Todo empezó en un recreo. Carlitos, el chico más bajito del grado, le pegó dos o tres piñas en la panza que no lo dejaron tan dolorido como sorprendido. Pablo tenía una buena relación con él, pero este chico, de tan alegre e inquieto, a veces solía ponerse muy molesto. Aquel día, sin que mediara entredicho o pelea alguna, ocurrió algo de eso: una agresión que Pablo no pudo repeler. De ahí, su estupor. Quizás le hubiera gustado reaccionar y darle a su compañero una reprimenda, o al menos intentarlo. Sin embargo, se quedó como petrificado, ante los alardes victoriosos del agresor. A partir de ese día procuró evitar a Carlitos, por temor a que este volviera a cometer un bullying que en aquella época, sólo estaba identificado como molestar, agredir, o “tomar de punto” a otra persona. Al margen de algún que otro hecho puntual, no volvió a haber episodios desagradables para Pablo. Unos meses después, terminaron las clases, también finalizó la primaria y nunca más volvió a ver a Carlitos.

Muchos años después, escribió: “No frustrarse ante las críticas».

Considerando la cantidad de instrucciones dadas por nuestro Creador, comparadas a las supuestas libertades de las que goza la actual sociedad, fácil es mirar despectivamente al creyente. Natural es burlarse, sorprenderse o indignarse, afirmando sarcásticamente que para el hombre de fe “todo es pecado, todo está prohibido”.

Sin embargo, desde una perspectiva diferente, es posible responder a estas críticas mostrando una simple evidencia: las terribles dificultades que sufre un mundo que, en su mayoría, prefiere darle la espalda a Dios, lo que equivale a hacer caso omiso a sus instrucciones de vida. Con tal sólo encender la televisión queda al descubierto la desobediencia del ser humano y los problemas en los que cae por no tener en cuenta ciertos mandatos. ¿Algunos ejemplos? Tragedias provocadas por manejar alcoholizado; crímenes motivados por celos; familias deshechas por culpa de infidelidades; fuerte desigualdad social, causada codicia y egoísmo; violencia generada por falta de amor al prójimo; mentira y engaño, enquistada a toda hora…  Dios nos entregó un conjunto de leyes (la Torá) para nuestro beneficio. ¿La humanidad lo ha respetado? No. Los resultados están a la vista. Asimismo, el hecho de que muchos creyentes sí se esfuercen para cumplir estos mandatos, implica que sean blanco de burlas o acusaciones de fanatismo.

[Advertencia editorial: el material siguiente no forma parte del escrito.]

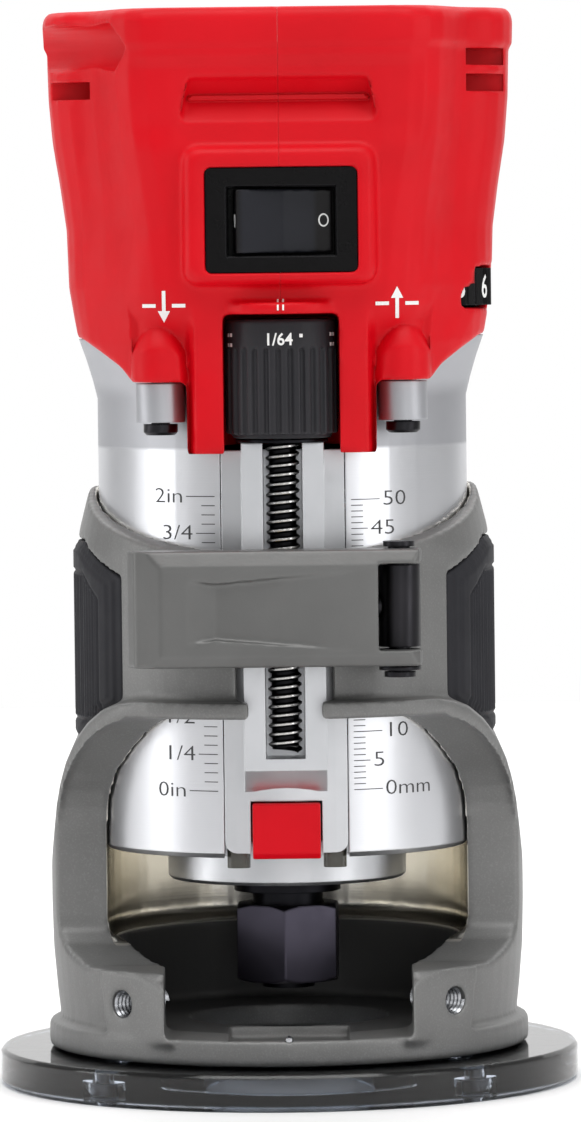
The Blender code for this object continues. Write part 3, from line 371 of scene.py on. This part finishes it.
def smooth(piece, angle=32.0):
    """Shades a faceted mesh as the curved surface it stands for, and keeps its real edges sharp."""
    for polygon in piece.data.polygons:
        polygon.use_smooth = True
    weld = piece.modifiers.new("weld", "WELD")
    weld.merge_threshold = 1e-6
    split = piece.modifiers.new("split", "EDGE_SPLIT")
    split.split_angle = math.radians(angle)
    piece.modifiers.new("normals", "WEIGHTED_NORMAL").keep_sharp = True


def dress_nodes():
    done = set()
    for key, names in FINISHES.items():
        for name in names:
            node = NODES[name]
            for slot in node.material_slots:
                slot.material = MATERIALS[key]
            smooth(node)
            done.add(name)
    missed = set(NODES) - done
    if missed:
        raise ValueError(f"no finish for {sorted(missed)}")


dress_nodes()


# ---------------------------------------------------------------- pieces

def piece_of(name, mesh, material, body):
    made = bpy.data.objects.new(name, mesh)
    bpy.context.scene.collection.objects.link(made)
    mesh.materials.clear()
    mesh.materials.append(MATERIALS[material])
    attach(made, body)
    return made


def eased(value, low, high):
    """0 below low, 1 above high and a smooth rise between."""
    share = min(1.0, max(0.0, (value - low) / (high - low)))
    return share * share * (3 - 2 * share)


def cylinder(start, end, radius, end_radius=None, segments=40):
    """A closed cylinder or cone between two points in millimetres, as a mesh."""
    start, end = Vector(start) * MM, Vector(end) * MM
    turn = (end - start).to_track_quat("Z", "Y").to_matrix().to_4x4()
    bm = bmesh.new()
    bmesh.ops.create_cone(bm, cap_ends=True, segments=segments, radius1=radius * MM,
                          radius2=(radius if end_radius is None else end_radius) * MM,
                          depth=(end - start).length, matrix=Matrix.Translation((start + end) / 2) @ turn)
    return mesh_of(bm, "cylinder")


def block(low, high):
    """A closed box between two corners in millimetres, as a mesh."""
    bm = bmesh.new()
    size = [(b - a) * MM for a, b in zip(low, high)]
    middle = [(a + b) / 2 * MM for a, b in zip(low, high)]
    bmesh.ops.create_cube(bm, size=1.0, matrix=Matrix.Translation(middle) @ Matrix.Diagonal((*size, 1)))
    return mesh_of(bm, "block")


def mesh_of(bm, name):
    mesh = bpy.data.meshes.new(name)
    bm.to_mesh(mesh)
    bm.free()
    return mesh


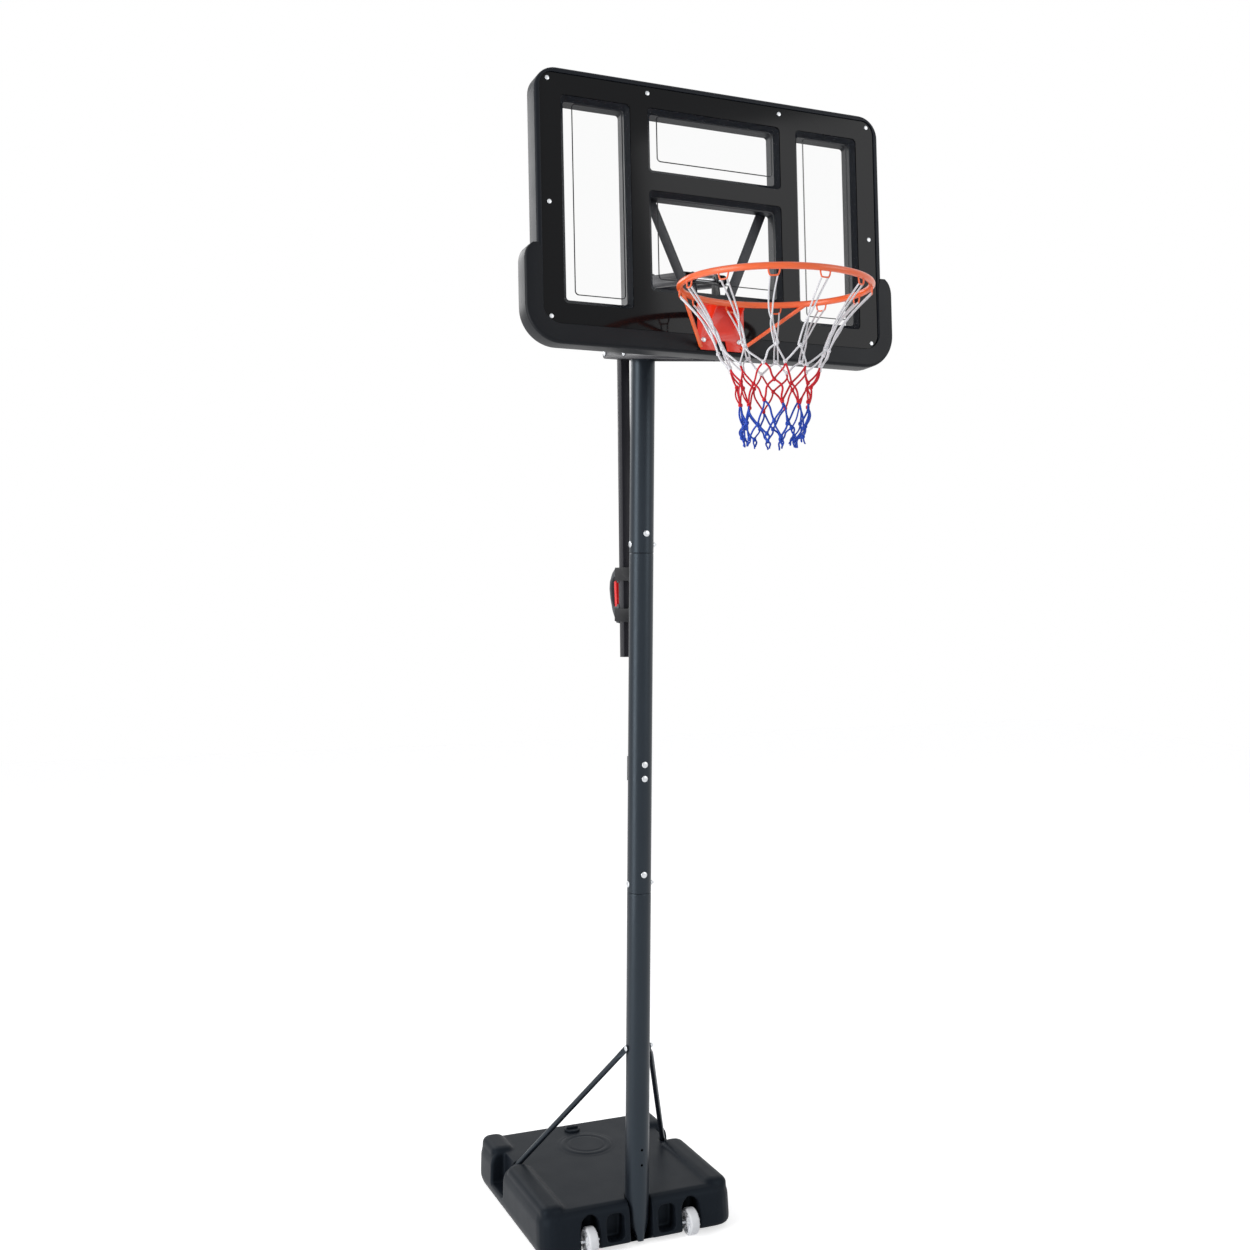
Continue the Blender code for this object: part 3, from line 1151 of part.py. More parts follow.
make_base()
make_filler_cap()
make_wheels()
make_pole()
make_pole_cap()
make_stowage_bracket()
make_braces()
make_arms()
make_strut()
make_handle_bracket()
make_grip()
make_trigger()
make_board_frame()
make_board_sheet()
make_board_pad()
make_carrier()
make_rim_bracket()
make_rim()
make_net()
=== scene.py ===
# %% [markdown]
# # A portable basketball stand
# A filled tank on two wheels carries a round pole in three sections. Two pairs of parallel arms
# hold the board out in front of the pole, and a long strut behind it swings them up and down.
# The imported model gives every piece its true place. This notebook dresses those pieces for
# rendering: each one is a surface worked out with numpy, with a finish made of shader nodes.

from math import cos, pi, radians, sin

import bmesh
import bpy
import numpy as np
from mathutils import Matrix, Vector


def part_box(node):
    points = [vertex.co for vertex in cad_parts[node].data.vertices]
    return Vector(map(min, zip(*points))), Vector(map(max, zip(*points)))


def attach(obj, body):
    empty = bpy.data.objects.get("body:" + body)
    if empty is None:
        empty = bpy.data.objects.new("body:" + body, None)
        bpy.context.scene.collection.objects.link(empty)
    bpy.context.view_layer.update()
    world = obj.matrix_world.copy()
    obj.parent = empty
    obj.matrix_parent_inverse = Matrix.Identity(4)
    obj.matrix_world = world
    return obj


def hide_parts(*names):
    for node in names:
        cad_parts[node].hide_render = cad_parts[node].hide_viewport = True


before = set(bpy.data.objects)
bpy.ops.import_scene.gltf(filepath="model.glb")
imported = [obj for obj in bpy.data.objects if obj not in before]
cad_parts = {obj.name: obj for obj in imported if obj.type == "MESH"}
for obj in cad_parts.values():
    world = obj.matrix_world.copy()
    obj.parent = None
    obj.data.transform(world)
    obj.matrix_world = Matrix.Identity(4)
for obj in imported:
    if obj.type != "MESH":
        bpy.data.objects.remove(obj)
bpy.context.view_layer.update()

# %% [markdown]
# ## The camera first
# The camera stands four metres in front of the stand and to its left, two metres up, so it sees
# the ring from below. It is set by its place and by three turns: yaw, pitch and a trace of roll.

# %% Camera
CAMERA_PLACE = (-1.689, -4.078, 1.998)
CAMERA_YAW = 0.4075
CAMERA_PITCH = -0.033
CAMERA_ROLL = 0.0067
CAMERA_LENS = 40.115


def camera_axes(yaw, pitch, roll):
    """Right, up and backward: forward is turned by yaw about Z and lifted by pitch, then rolled."""
    forward = np.array([sin(yaw) * cos(pitch), cos(yaw) * cos(pitch), sin(pitch)])
    right = np.array([cos(yaw), -sin(yaw), 0.0])
    up = np.cross(right, forward)
    rolled_right = cos(roll) * right + sin(roll) * up
    rolled_up = -sin(roll) * right + cos(roll) * up
    return np.stack([rolled_right, rolled_up, -forward], axis=1)


def add_camera():
    data = bpy.data.cameras.new("player_camera")
    data.lens = CAMERA_LENS
    data.sensor_width = 36.0
    data.sensor_fit = "HORIZONTAL"
    data.clip_end = 60.0
    camera = bpy.data.objects.new("player_camera", data)
    bpy.context.scene.collection.objects.link(camera)
    matrix = np.eye(4)
    matrix[:3, :3] = camera_axes(CAMERA_YAW, CAMERA_PITCH, CAMERA_ROLL)
    matrix[:3, 3] = CAMERA_PLACE
    camera.matrix_world = matrix.T.tolist()
    bpy.context.scene.camera = camera


add_camera()
print("camera at", CAMERA_PLACE)

# %% [markdown]
# ## Shader maths as Python
# A wear mask or a printed line is a formula. This small class wraps one socket of a node tree,
# so that `1 - mask * 0.5` adds the Math nodes it needs. Everything else comes from one method
# that takes a node's type, its settings and its inputs.


# %% Shader helper
class Sock:
    """One output socket, with the arithmetic that a mask needs."""

    def __init__(self, finish, socket):
        self.finish = finish
        self.socket = socket

    def maths(self, operation, *values):
        return self.finish.node("ShaderNodeMath", {"operation": operation}, dict(enumerate(values)))

    def __add__(self, other):
        return self.maths("ADD", self, other)

    def __sub__(self, other):
        return self.maths("SUBTRACT", self, other)

    def __rsub__(self, other):
        return self.maths("SUBTRACT", other, self)

    def __mul__(self, other):
        return self.maths("MULTIPLY", self, other)

    __radd__ = __add__
    __rmul__ = __mul__

    def __abs__(self):
        return self.maths("ABSOLUTE", self)

    def below(self, edge):
        return self.maths("LESS_THAN", self, edge)

    def high(self, other):
        return self.maths("MAXIMUM", self, other)

    def low(self, other):
        return self.maths("MINIMUM", self, other)

    def ramp(self, start, end):
        """0 below start, 1 above end, and straight between."""
        return self.finish.node(
            "ShaderNodeMapRange", {"clamp": True}, {"Value": self, "From Min": start, "From Max": end})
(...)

Debido a nuestra rebeldía, no resulta sencillo respetar estas normas de amor y convivencia. Pero lo realmente triste es que por lo general, ni siquiera se las tiene en cuenta. Si el hombre al menos aceptara su incapacidad para cumplir con las normas perfectas del Eterno, si se arrepintiera del rumbo tomado, si con humildad se volviera a Dios y le pidiera perdón por su soberbia, se encontraría con la buena noticia de que el perdón está al alcance de todos. No porque lo merezcamos, sino porque con Su muerte, Yeshúa (Jesús), hace más de dos mil años pagó el precio para evitar el castigo que sí merecíamos. De no ser por ese hecho clave en la historia de la humanidad, nuestra maldad nos hubiera alejado de Dios eternamente.

Un sustento bíblico:

Porque donde hay envidias y rivalidades, también hay confusión y toda clase de acciones malvadas. Santiago 3:16.